During this time of visiting I again read the confessional standards of the United Reformed Churches in North America: the Heidelberg Catechism, the Belgic Confession of Faith, and the Canons of Dort. My understanding of the Bible and theology grew immeasurably at this point. Suddenly I had something I could look to as a faithful summary of what the Bible teaches. Suddenly I was at a church that knew what it believed and why, and it wasn’t in the process of changing. They did not believe the confession in place of the Bible, but instead they believed them because they were faithful summaries of what the Bible teaches, and that brought stability that I had never really felt in a church before. After visiting for a while and going through the membership class, I joined CURC in the spring of 2016.

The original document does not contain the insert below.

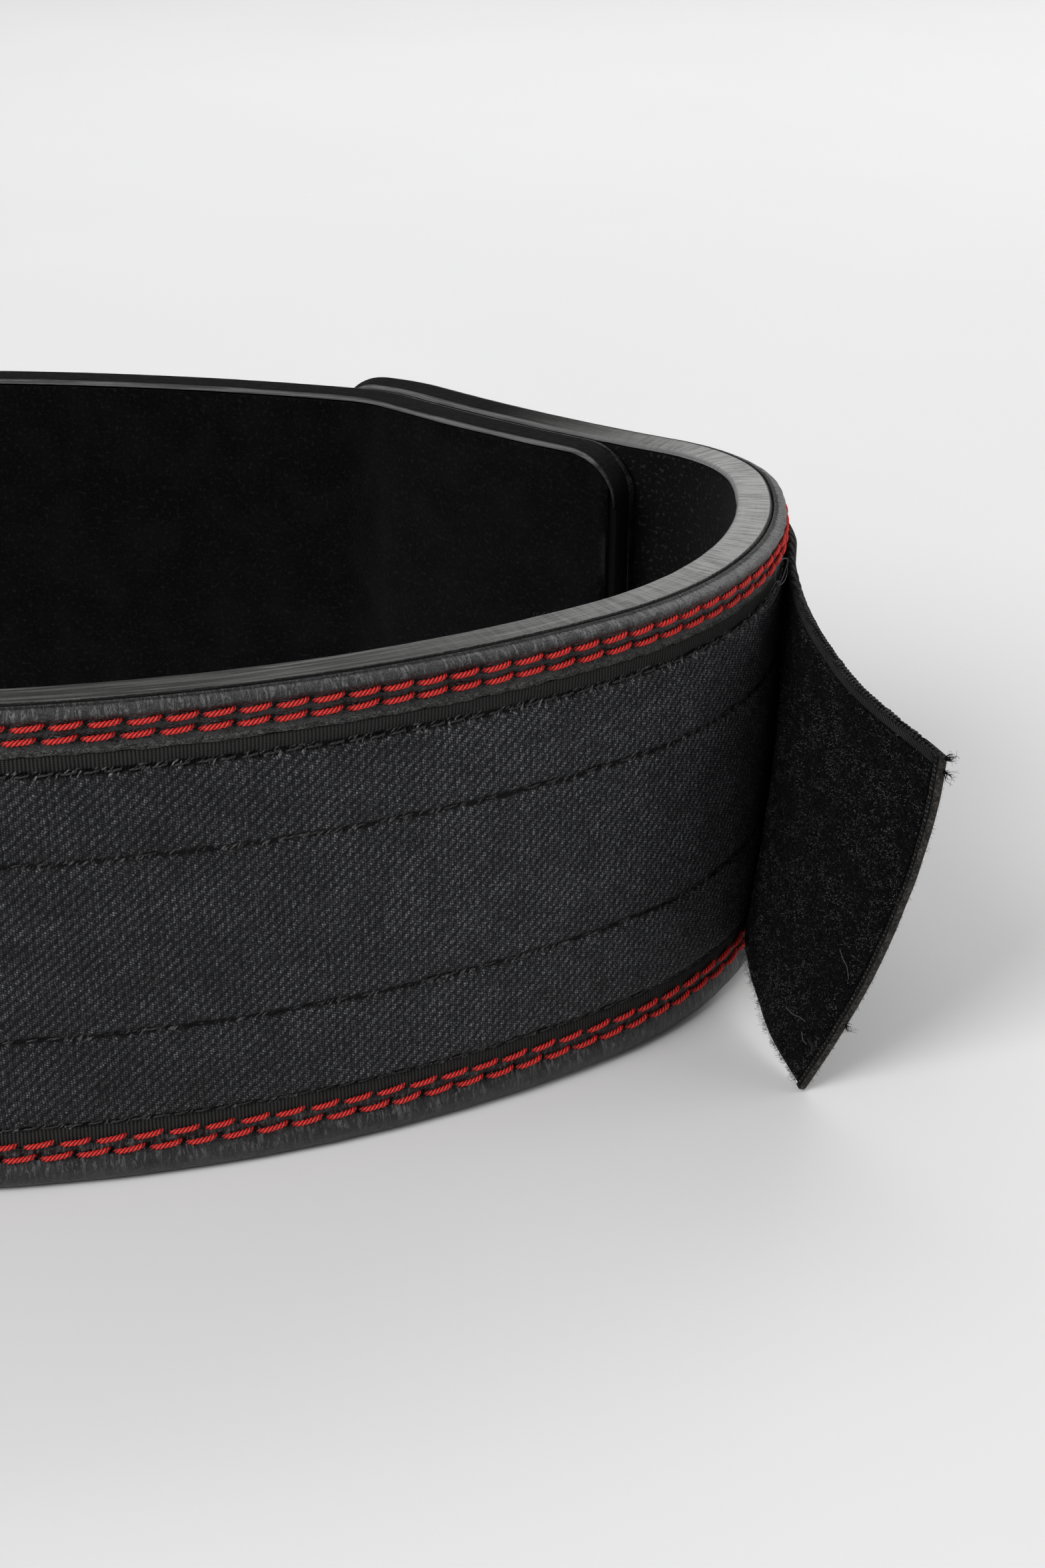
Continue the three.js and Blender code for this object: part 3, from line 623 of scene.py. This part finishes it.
def make_stage():
    bpy.ops.mesh.primitive_plane_add(size=12, location=(0, 0, 0))
    floor = bpy.context.object
    floor.name = "floor"
    floor.data.materials.append(floor_paint())
    world = bpy.data.worlds.new("studio")
    world.use_nodes = True
    # The room is dark near the horizon and light overhead.
    nodes, links = world.node_tree.nodes, world.node_tree.links
    where = nodes.new("ShaderNodeTexCoord")
    split = nodes.new("ShaderNodeSeparateXYZ")
    rise = nodes.new("ShaderNodeMapRange")
    rise.interpolation_type = "SMOOTHSTEP"
    rise.inputs["From Min"].default_value, rise.inputs["From Max"].default_value = 0.2, 0.6
    rise.inputs["To Min"].default_value, rise.inputs["To Max"].default_value = WORLD * 0.2, WORLD * 1.3
    links.new(where.outputs["Generated"], split.inputs[0])
    links.new(split.outputs[2], rise.inputs["Value"])
    links.new(rise.outputs[0], nodes["Background"].inputs[1])
    nodes["Background"].inputs[0].default_value = (1, 1, 1, 1)
    bpy.context.scene.world = world
    for row in LIGHTS:
        area_light(*row)
    bpy.context.scene.view_settings.view_transform = "Standard"


make_camera()
make_stage()

EDGE_PAINT = painted_edge()
LEATHER = leather()
SUEDE = suede()
HOOKS = hook_cloth()
TWILL = twill()
END_CLOTH = end_cloth()
WEBBING = webbing()
PILE = pile_cloth()
RED = thread("red_thread", (0.13, 0.0006, 0.001), (1.0, 0.05, 0.04), 0.36, 0.28, twisted=True)
BLACK = thread("black_thread", (0.002, 0.002, 0.0022), (0.04, 0.04, 0.042), 0.5, 0.4, twisted=True)


# Stitches

END_GAP = 5.0


def row_starts(first, pitch, low, high, seed):
    """Where the stitches of a row start, with small irregular steps."""
    count_back = int((first - low) // pitch)
    count = int((high - (first - count_back * pitch)) // pitch)
    starts = first + pitch * (np.arange(count) - count_back)
    return starts + 0.12 * np.random.default_rng(seed).uniform(-1, 1, len(starts))


# The near middle lies one girth further along the belt.
RED_STARTS = [row_starts(first + GIRTH, pitch, BELT_START + END_GAP, BELT_END - END_GAP, 11 + i)
              for i, (_, first, pitch) in enumerate(RED_ROWS)]


def edge_cut(s):
    """How far the belt's edges come in where its ends round off."""
    short = np.maximum(0, CORNER - np.minimum(s - BELT_START, BELT_END - s))
    return CORNER - np.sqrt(np.maximum(0, CORNER**2 - np.minimum(short, CORNER) ** 2))


def stitch_sink(s, z):
    """How far the red rows pull the leather in, in millimetres."""
    sink = np.zeros(np.broadcast(s, z).shape)
    for (row, _, pitch), starts in zip(RED_ROWS, RED_STARTS):
        dz = z - row
        near = np.searchsorted(starts, np.ravel(s))
        gaps = []
        for k in (near - 1, near):
            hole = starts[np.clip(k, 0, len(starts) - 1)] - 0.08 * pitch
            gaps.append(np.abs(np.ravel(s) - hole))
        ds = np.minimum(*gaps).reshape(np.shape(s))
        sink = sink + 0.28 * np.exp(-(dz / 0.9) ** 2)
        sink = sink + 0.75 * np.exp(-(ds**2 + dz**2) / 0.75**2)
        sink = sink + 0.22 * np.exp(-(ds / 1.6) ** 2 - (dz / 3.2) ** 2)
    return sink


def stations(low, high, step):
    return np.linspace(low, high, max(2, int(round((high - low) / step)) + 1))


def end_stations(low, high, step):
    inner = stations(low + 14, high - 14, step)
    near = low + 14 * (1 - np.cos(np.linspace(0, math.pi / 2, 18)))[:-1]
    far = high - 14 * (1 - np.cos(np.linspace(math.pi / 2, 0, 18)))[1:]
    return np.concatenate([near, inner, far])


# Belt body with the painted edge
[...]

Since that time I have come to love the Heidelberg, Belgic, and Canons more and more, and God willing one day I will be called and ordained in the URCNA. It has been quite a journey from the mainline to fundamentalism to Reformed confessionalism, and I am thankful for where God has led me.
Praise God Chris!
I remember those days of being under the impression that I had not done enough and then finding relief by understanding the law and gospel as articulated in the wonderful reformed confessions. This has motivated my ministry to preach the gospel to desperate and despairing souls that were under similar burdens as Chris and I. May God grant Chris to be in the ministry and likewise have the same motivation.
From a fellow Nebraskan, Praise Christ!